The fact is that the people with the power and influence (and the ones who pander and fawn over them) in this society - people like Gordon Campbell and Larry Campbell and Philip Owen and the business buddies who enable them don't WANT this problem solved. Not in their deepest souls – it’s necessary for to justify their social Darwinist philosophy that there be an ‘underclass’. Which is really strange because from a cost point of view more policing, welfare and prisons will always be more expensive than actually addressing the people as people and not problems: in excess of 2 dozen dead women, a horrendously expensive trial and the women are still dying and being victimized…And Philip Owen had the good sense to suggest they were on holiday!
Like always, you're much more interested in continuing along the same dead-end path that got us here.
More police will not solve this problem.
By the way, when you have a moment take a little time and read this:
http://www.edwardjayepstein.com/agency/prologue.htm
Police aren't the key to anything - police states are FASCIST states and that appears to be what you and Gordon Campbell and Stephen Harper really want to go R/Man.

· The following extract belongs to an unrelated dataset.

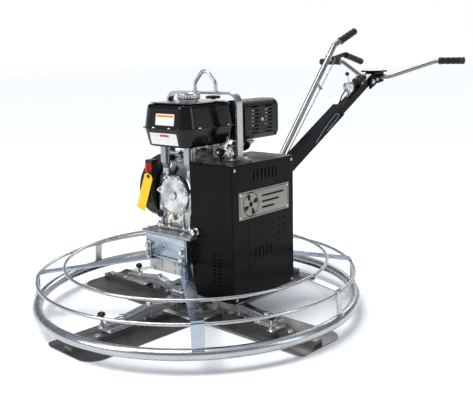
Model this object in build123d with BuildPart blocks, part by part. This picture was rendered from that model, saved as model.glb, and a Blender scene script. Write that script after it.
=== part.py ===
from build123d import *

import os
from math import acos, asin, atan2, cos, degrees, hypot, pi, radians, sin, tan

# Walk-behind power trowel, millimetres, +Z up, +Y towards the operator.
# The origin is on the floor, in the middle of the machine's outline.
# Every x, y below is measured from the rotor axis, which stands at ROTOR_Y.

# ---- driving dimensions -------------------------------------------------
GUARD_R = 566.0  # centre line of the guard ring tube
GUARD_TUBE_R = 18.0
GUARD_WALL = 4.0
GUARD_Z = 60.0
ROD_R = 5.5
UPPER_ROD_R = 561.5
UPPER_ROD_Z = 150.0
INNER_ROD_R = 466.0
INNER_ROD_Z = 189.0
SPOKE_W = 40.0
SPOKE_T = 6.0

HANDLE_Y = 1345.0  # grips of the handlebar
HANDLE_Z = 850.0
HANDLE_HALF = 384.0
GRIP_R = 17.0
BAR_R = 11.0
BAR_Y = 1232.0  # middle of the handlebar
BAR_Z = 782.0
ROTOR_Y = -(HANDLE_Y + GRIP_R - GUARD_R - GUARD_TUBE_R) / 2

BLADE_IN_R = 118.0
BLADE_OUT_R = 566.0
BLADE_LEAD = -110.0  # leading edge, from the arm's centre line
BLADE_TRAIL = 120.0
BLADE_T = 3.0
BAR_TOP = 20.0  # top of the bar under each arm
ARM_Z = 46.0  # pitch axis of the arms
ARM_SHANK_R = 14.0
SHANK_IN_R = 46.0
ARM_ANGLES = (267.5, -2.5, 87.5, 177.5)
ARM_SIDE = -10.0  # the blade's bar sits this far beside the arm's axis
PITCH_DEG = 12.0  # travel of the pitch lever and of the blades
HUB_BOTTOM = 22.0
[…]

Moreover, you say Socialists want to run peoples' lives.
Time and time again it comes down to that, doesn't it?
Why not spend a few weeks from 6am to 8am down at a local Soup Kitchen?...You won't find any boys and girls in blue with 9mm Glocks on their hips serving soup. In addition, it has to be a minimum of eight or ten weeks - the folks who work there are REALLY tired of the constant stream of naïve do-gooders who pop in full of enthusiasm one day and never darken the door again.
Those folks are like you - they believe in the QUICK FIX.